Чувство жалости, сострадания, занимающее в структуре эстетического восприятия весьма важное место, означает нечто большее, нежели просто сочувствие и соучастие в судьбе героя Входя в общую оценку сопереживаемого явления, это чувство нередко меняет наше отношение к нему, оказывая глубочайшее ("катарсическое", нравственно очищающее и исцеляющее)

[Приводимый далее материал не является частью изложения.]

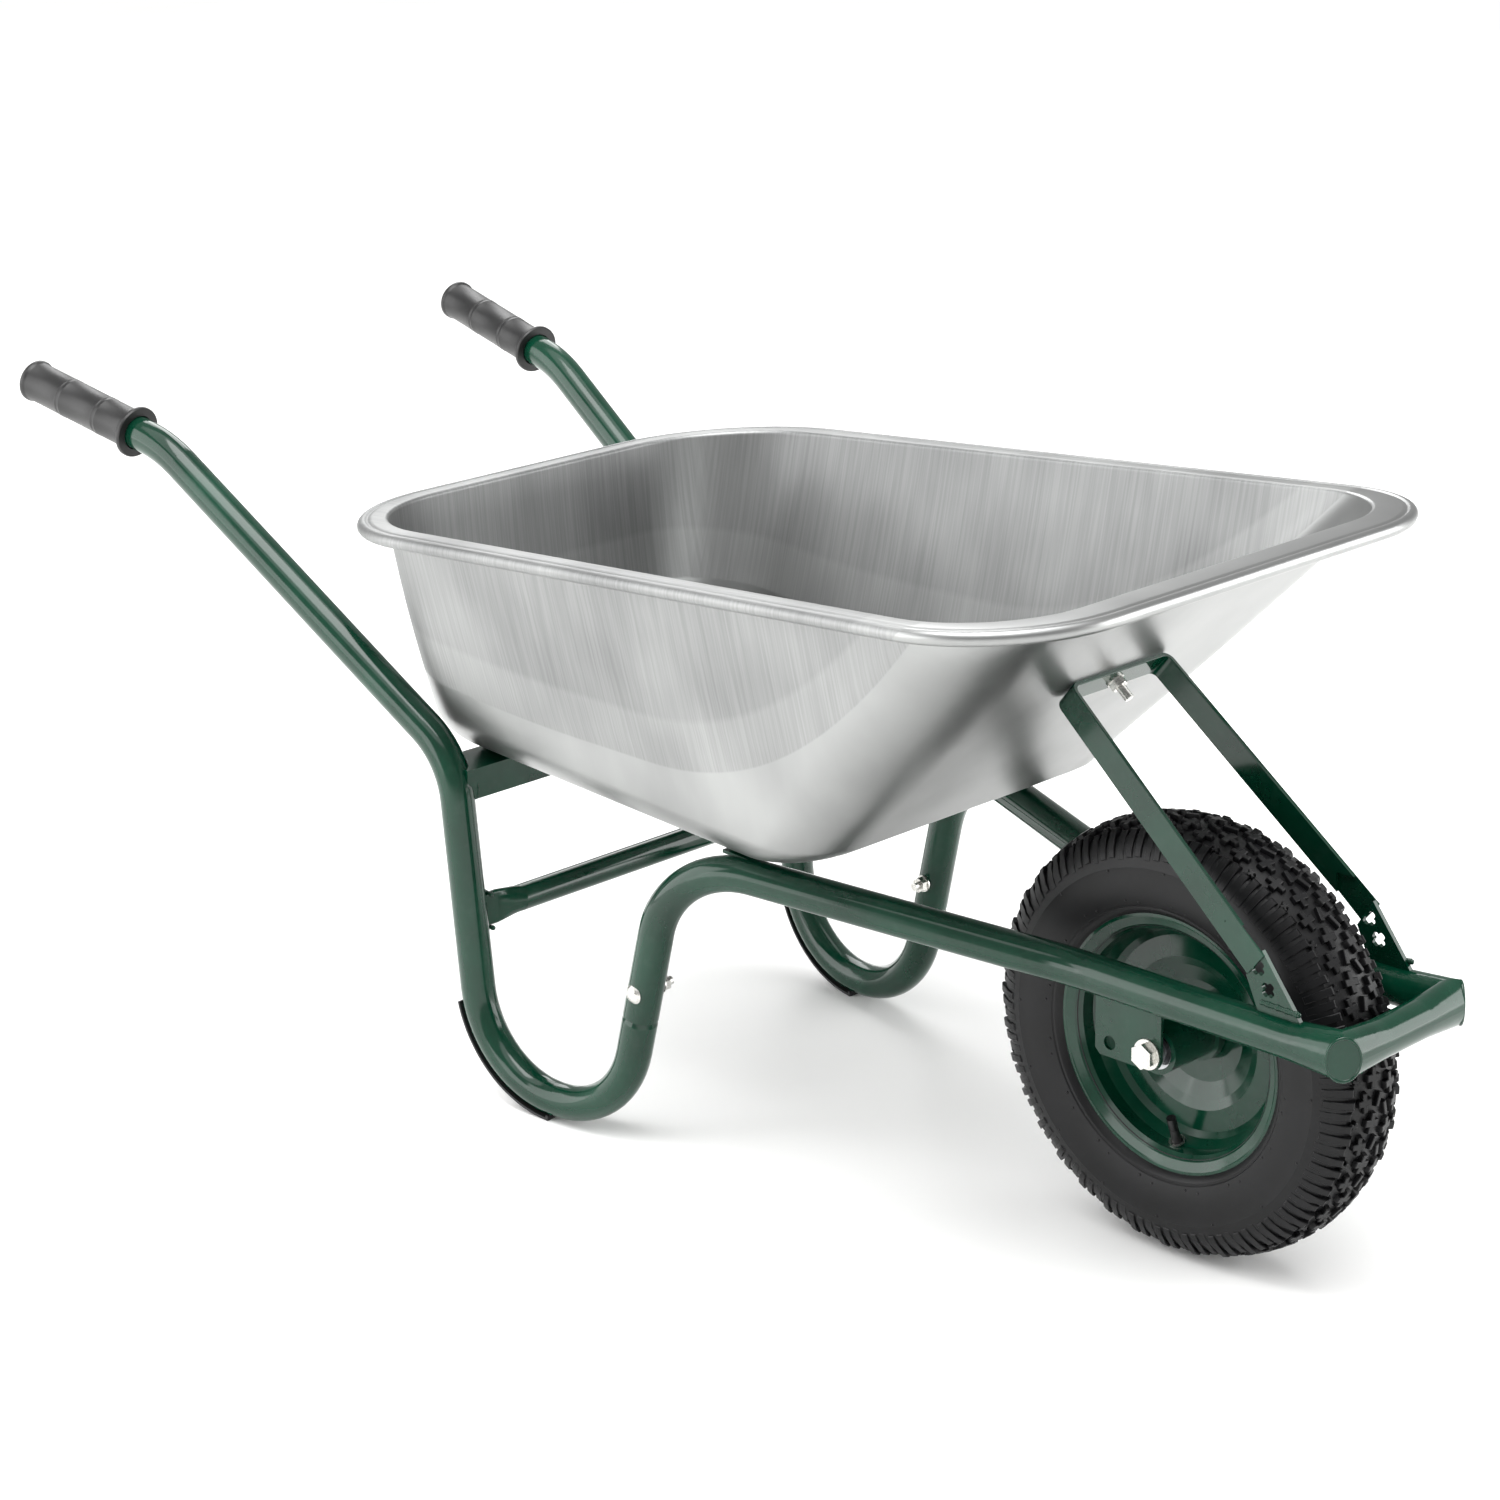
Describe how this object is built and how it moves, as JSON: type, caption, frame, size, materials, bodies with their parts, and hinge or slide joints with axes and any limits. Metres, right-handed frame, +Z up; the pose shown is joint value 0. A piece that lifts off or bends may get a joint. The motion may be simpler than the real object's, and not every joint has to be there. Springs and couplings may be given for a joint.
{
  "type": "wheelbarrow",
  "caption": "Builder's wheelbarrow with a pressed metal tray on a bent tube frame, one pneumatic wheel in front, U-shaped feet and straight grips.",
  "frame": {"origin": "on the ground under the middle of the barrow's length and width", "axes": "+X forward to the wheel, +Y to the user's left, +Z up"},
  "size_m": [1.4462, 0.5792, 0.6204],
  "materials": {
    "green_paint": "glossy powder coat, dark moss green",
    "galvanised": "drawn galvanised sheet, satin, faint draw marks",
    "grip_rubber": "moulded soft vinyl, satin black",
    "skid_plastic": "moulded plastic, matt black",
    "tyre_rubber": "moulded tyre rubber, satin black",
    "tube_rubber": "plain butyl rubber",
    "cap_plastic": "moulded plastic, black",
    "bearing_steel": "ground bearing steel",
    "plain_steel": "turned steel, plain",
    "zinc": "bright zinc plating"
  },
  "bodies": {
    "frame": {"axle_bolt": "zinc", "axle_bracket_left": "green_paint", "axle_bracket_right": "green_paint", "axle_nut": "zinc", "axle_sleeve": "plain_steel", "axle_spacers": "plain_steel", "axle_washers": "zinc", "bearing_inner_rings": "bearing_steel", "cross_brace": "green_paint", "foot_skid_left": "skid_plastic", "foot_skid_right": "skid_plastic", "front_frame": "green_paint", "grip_left": "grip_rubber", "grip_right": "grip_rubber", "leg_bolts": "zinc", "leg_nuts": "zinc", "leg_washers": "zinc", "rear_support": "green_paint", "rear_tube_left": "green_paint", "rear_tube_right": "green_paint", "stay_bolt": "zinc", "stay_bracket_left": "green_paint", "stay_bracket_right": "green_paint", "stay_nut": "zinc", "stay_strap": "green_paint", "stay_washer": "zinc", "tray": "galvanised", "tray_bolts": "zinc", "tray_lug_left": "green_paint", "tray_lug_right": "green_paint", "tray_nuts": "zinc", "tray_washers": "zinc"},
    "wheel": {"bearing_outer_rings": "bearing_steel", "bearing_balls": "bearing_steel", "bearing_shields": "bearing_steel", "hub_tube": "green_paint", "rim_dished_half": "green_paint", "rim_ring_half": "green_paint", "tyre": "tyre_rubber", "inner_tube": "tube_rubber", "valve_stem": "tube_rubber", "valve_cap": "cap_plastic", "valve_washer": "zinc"}
  },
  "joints": [
    {"name": "wheel_spin", "type": "hinge", "parent": "frame", "child": "wheel", "pos_m": [0.5091, 0, 0.1875], "axis": [0, 1, 0], "continuous": true}
  ]
}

воздействие. В чем секрет вызванной воздействием искусства трансформации нашего отношения к явлениям, в том числе и к заслуживающим, казалось бы, исключительно отрицательной оценки? Попытаемся ответить на этот вопрос, вспомнив печальную судьбу общительного человека, доброго и отзывчивого Гии Агладзе, героя картины "Жил певчий дрозд". Нелепо, "глупо" погибает он в конце фильма под колесами машины. Но отношение зрителя к нему неоднозначно. Подкупает щедрость сердца, легкий нрав и открытость, с которой Гия устремлен навстречу людям. Бескорыстную заботу о других, умение разделить "чужую" радость и горе, забывая о себе, нельзя не оценить. Попробуйте вот так, как Гия, поспевая вовремя ударить в свой барабан (на репетиции или концерте), сделать десятки дел для других, и вы убедитесь, что совсем не просто быть общительным человеком, что добрые поступки требуют огромной затраты сил, времени, энергии. Но почему же, испытывая чувство симпатии к этому доброму и щедрому на внимание человеку, одновременно сожалеешь о его зазря растрачиваемой жизни, где дни сменяют друг друга, уходя в песок?